'Rosewood' Review: Hot Doctor In A Lukewarm Show

image

Morris Chestnut’s Dr. Beaumont Rosewood is one of those braggy know-it-alls that some viewers respond to because they like confidence and big smile, and other viewers turn away from because — well, they don’t like braggy know-it-alls. The “top private pathologist in Miami,” as he bills himself, Dr. Rosewood is always hustling the local police department for customers — he needs the cops to need him to take a close squint at their freshly dead cadavers; otherwise, how will he make the payments on his bright yellow sports car?

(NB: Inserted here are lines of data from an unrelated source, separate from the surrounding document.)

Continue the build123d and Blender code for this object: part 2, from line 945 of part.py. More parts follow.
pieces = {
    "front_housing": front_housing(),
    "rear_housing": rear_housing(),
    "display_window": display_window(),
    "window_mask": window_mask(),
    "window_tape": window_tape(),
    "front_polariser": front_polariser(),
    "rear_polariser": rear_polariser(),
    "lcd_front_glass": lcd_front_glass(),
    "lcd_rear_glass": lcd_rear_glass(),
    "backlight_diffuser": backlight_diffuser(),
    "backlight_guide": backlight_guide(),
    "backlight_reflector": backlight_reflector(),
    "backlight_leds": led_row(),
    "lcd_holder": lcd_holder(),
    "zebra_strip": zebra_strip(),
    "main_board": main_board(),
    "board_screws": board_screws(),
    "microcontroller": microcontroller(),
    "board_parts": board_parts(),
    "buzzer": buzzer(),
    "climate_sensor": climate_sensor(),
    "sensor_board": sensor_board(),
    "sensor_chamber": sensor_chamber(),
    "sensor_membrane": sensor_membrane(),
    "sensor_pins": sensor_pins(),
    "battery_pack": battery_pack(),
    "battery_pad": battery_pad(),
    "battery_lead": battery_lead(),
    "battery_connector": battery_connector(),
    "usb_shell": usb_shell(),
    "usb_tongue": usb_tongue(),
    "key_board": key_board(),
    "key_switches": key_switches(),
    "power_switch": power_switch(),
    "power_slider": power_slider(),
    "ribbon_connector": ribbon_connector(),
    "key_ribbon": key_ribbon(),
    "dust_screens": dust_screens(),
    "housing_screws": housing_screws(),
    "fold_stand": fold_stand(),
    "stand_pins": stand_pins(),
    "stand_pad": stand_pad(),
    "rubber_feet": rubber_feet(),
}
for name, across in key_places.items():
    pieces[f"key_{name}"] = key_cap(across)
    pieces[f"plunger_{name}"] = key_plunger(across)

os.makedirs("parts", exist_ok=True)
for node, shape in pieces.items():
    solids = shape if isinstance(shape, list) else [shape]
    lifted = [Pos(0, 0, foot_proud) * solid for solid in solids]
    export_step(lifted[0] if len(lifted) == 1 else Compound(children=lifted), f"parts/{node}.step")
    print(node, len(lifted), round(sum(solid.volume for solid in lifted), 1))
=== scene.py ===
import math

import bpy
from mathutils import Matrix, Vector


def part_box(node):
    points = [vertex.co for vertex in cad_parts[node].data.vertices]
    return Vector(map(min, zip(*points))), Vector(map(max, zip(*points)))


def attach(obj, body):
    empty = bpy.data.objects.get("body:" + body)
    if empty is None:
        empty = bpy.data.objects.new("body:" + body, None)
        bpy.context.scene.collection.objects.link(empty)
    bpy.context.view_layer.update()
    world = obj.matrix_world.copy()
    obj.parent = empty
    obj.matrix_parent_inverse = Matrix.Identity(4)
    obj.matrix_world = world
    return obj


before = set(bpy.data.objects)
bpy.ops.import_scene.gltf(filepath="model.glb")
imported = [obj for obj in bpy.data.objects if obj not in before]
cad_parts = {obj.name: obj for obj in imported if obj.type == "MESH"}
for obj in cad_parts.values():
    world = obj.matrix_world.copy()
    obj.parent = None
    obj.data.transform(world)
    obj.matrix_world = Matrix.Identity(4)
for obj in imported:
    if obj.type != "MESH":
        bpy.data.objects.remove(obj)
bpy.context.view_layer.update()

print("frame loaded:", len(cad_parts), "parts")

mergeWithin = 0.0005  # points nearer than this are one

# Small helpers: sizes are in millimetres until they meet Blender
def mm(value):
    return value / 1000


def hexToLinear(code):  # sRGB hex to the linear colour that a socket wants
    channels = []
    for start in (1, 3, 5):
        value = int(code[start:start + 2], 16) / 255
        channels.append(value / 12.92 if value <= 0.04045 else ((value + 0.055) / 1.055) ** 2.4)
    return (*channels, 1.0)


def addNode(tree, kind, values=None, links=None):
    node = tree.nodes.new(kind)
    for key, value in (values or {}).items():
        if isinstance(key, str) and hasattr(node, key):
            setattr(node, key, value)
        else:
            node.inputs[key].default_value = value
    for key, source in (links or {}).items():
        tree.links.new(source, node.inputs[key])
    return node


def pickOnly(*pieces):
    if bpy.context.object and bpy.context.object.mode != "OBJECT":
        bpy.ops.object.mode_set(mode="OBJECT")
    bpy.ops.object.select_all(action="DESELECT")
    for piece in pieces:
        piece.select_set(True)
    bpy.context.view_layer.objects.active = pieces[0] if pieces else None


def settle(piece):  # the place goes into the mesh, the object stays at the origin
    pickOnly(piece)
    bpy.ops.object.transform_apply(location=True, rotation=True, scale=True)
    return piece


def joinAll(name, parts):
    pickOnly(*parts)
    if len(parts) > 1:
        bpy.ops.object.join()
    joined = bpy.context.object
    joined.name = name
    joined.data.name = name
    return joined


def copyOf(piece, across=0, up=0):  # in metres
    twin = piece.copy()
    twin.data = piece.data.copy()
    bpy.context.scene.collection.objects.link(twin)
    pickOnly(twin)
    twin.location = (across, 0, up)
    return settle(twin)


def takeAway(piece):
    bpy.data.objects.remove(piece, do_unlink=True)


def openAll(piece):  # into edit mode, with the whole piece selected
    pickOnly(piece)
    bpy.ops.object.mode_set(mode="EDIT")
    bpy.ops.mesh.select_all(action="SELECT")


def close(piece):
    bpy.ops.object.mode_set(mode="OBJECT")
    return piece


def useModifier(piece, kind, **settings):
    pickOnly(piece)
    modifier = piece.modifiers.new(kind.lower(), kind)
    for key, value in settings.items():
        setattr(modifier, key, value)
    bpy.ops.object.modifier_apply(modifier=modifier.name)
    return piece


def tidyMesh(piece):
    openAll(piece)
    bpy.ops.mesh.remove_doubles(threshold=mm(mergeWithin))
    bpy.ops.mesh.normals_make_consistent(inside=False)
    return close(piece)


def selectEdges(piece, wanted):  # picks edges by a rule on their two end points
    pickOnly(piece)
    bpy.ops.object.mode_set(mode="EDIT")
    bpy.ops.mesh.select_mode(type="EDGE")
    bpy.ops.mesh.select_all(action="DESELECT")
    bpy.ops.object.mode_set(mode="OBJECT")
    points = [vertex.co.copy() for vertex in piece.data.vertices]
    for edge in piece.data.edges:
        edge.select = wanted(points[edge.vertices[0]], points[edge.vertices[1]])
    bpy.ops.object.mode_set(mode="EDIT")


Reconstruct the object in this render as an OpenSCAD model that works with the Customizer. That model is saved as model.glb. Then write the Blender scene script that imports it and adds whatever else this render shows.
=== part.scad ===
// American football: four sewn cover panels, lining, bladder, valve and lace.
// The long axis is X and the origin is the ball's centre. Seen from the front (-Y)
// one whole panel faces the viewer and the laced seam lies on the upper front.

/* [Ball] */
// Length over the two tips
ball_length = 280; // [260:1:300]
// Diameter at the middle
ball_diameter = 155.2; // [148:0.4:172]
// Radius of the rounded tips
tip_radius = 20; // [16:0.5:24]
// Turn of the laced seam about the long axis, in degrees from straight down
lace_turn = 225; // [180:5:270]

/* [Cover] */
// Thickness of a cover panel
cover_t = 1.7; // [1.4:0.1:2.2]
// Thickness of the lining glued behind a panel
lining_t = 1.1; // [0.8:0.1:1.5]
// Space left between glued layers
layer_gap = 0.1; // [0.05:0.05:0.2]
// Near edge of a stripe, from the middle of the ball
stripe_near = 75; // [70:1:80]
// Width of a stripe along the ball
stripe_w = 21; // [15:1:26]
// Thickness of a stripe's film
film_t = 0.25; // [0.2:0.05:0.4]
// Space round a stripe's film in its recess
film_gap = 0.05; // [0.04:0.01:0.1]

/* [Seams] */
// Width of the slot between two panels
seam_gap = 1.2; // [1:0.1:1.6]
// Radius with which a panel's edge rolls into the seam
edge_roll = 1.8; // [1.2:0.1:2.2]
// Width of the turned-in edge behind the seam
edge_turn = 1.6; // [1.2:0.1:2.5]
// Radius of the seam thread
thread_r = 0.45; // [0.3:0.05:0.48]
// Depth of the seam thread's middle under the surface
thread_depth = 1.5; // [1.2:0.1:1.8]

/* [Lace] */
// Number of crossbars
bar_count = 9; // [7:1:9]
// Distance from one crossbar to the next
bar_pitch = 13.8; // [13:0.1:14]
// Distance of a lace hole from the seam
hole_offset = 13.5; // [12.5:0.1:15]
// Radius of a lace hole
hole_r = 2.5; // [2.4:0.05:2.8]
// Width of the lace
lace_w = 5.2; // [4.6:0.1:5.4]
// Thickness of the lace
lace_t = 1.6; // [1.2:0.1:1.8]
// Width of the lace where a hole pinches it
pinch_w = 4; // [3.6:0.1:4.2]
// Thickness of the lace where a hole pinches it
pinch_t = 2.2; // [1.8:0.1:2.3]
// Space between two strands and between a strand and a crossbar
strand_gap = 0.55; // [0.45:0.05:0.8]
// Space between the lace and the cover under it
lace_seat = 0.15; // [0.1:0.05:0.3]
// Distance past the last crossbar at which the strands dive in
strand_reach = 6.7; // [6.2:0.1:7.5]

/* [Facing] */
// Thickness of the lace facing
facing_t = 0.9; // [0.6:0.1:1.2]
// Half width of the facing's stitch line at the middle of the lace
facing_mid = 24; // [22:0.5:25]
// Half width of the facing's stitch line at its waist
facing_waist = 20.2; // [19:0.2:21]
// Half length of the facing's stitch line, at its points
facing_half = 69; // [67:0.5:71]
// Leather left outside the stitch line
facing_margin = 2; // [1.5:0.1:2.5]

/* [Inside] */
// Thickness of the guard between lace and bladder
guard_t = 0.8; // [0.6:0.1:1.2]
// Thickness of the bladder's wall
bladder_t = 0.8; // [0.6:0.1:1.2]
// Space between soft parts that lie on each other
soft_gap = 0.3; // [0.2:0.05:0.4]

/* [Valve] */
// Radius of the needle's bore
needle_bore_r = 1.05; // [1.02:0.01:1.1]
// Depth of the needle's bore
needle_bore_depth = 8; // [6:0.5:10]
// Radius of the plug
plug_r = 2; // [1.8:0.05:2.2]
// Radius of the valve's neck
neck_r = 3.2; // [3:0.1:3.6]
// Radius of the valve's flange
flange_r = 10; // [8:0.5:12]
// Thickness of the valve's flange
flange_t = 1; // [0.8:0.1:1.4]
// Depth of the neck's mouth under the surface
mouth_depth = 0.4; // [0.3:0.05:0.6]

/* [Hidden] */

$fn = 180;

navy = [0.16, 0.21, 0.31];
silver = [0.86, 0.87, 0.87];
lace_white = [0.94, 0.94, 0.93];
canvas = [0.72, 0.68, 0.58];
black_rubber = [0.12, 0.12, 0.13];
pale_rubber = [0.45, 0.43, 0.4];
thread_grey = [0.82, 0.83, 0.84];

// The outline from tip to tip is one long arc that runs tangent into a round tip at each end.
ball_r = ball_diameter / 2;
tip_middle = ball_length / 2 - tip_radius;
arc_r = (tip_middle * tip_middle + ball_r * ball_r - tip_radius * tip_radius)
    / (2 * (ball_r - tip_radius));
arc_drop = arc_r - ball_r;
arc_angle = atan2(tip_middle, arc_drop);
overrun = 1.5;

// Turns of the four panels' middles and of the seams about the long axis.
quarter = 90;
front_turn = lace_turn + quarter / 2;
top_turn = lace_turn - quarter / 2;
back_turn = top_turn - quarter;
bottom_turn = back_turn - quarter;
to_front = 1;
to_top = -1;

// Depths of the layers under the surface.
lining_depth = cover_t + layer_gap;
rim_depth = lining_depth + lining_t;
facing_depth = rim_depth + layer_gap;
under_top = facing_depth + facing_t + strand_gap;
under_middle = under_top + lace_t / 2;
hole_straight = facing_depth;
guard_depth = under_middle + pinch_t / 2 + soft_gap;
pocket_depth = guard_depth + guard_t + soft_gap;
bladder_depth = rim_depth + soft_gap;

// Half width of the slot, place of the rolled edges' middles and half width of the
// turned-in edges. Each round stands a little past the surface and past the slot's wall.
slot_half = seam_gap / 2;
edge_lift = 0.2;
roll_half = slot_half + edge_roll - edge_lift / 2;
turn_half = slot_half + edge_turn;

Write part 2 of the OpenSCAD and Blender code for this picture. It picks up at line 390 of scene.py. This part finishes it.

In the premiere, the doctor meets the new cop in town, Det. Annalise Villa, played by Jaina Lee Ortiz. She’s dubious about him until she finds out the reason he’s such an energetic, sunny optimist — he has two holes in his heart, and tells her he’s bound to die “in the next decade.” Thus Rosewood — I almost wrote Deadwood — becomes a live-life-to-the-fullest medical drama. Which in theory is a welcome contrast to yet another dark, gritty, people-are-rotten drama, except that Rosewood still seems like something you’ve watched before. It’s like Burn Notice meets Royal Pains interrupted by Cops.

Chestnut is a charmer, to be sure, but his grin gets as much of a work-out as those abs he’s constantly flaunting. Ortiz is equally appealing even though she has to make sure you know she’s super-tough. He wants them to become a team; she resists — guess you wins out? In case we didn’t get the process here, in one scene, she breaks a perp’s nose and he immediately re-sets it. “See?” Rosewood says, flashing his pearly whites. “We make a great team.”

Or maybe Chestnut was gritting those teeth, trying to put the best face on a show he stuck in. Oh, yes — Orange Is The New Blacks Lorraine Toussaint plays Rosewood’s mother. She deserves better, too.

Rosewood airs Wednesdays at 8 p.m. on Fox.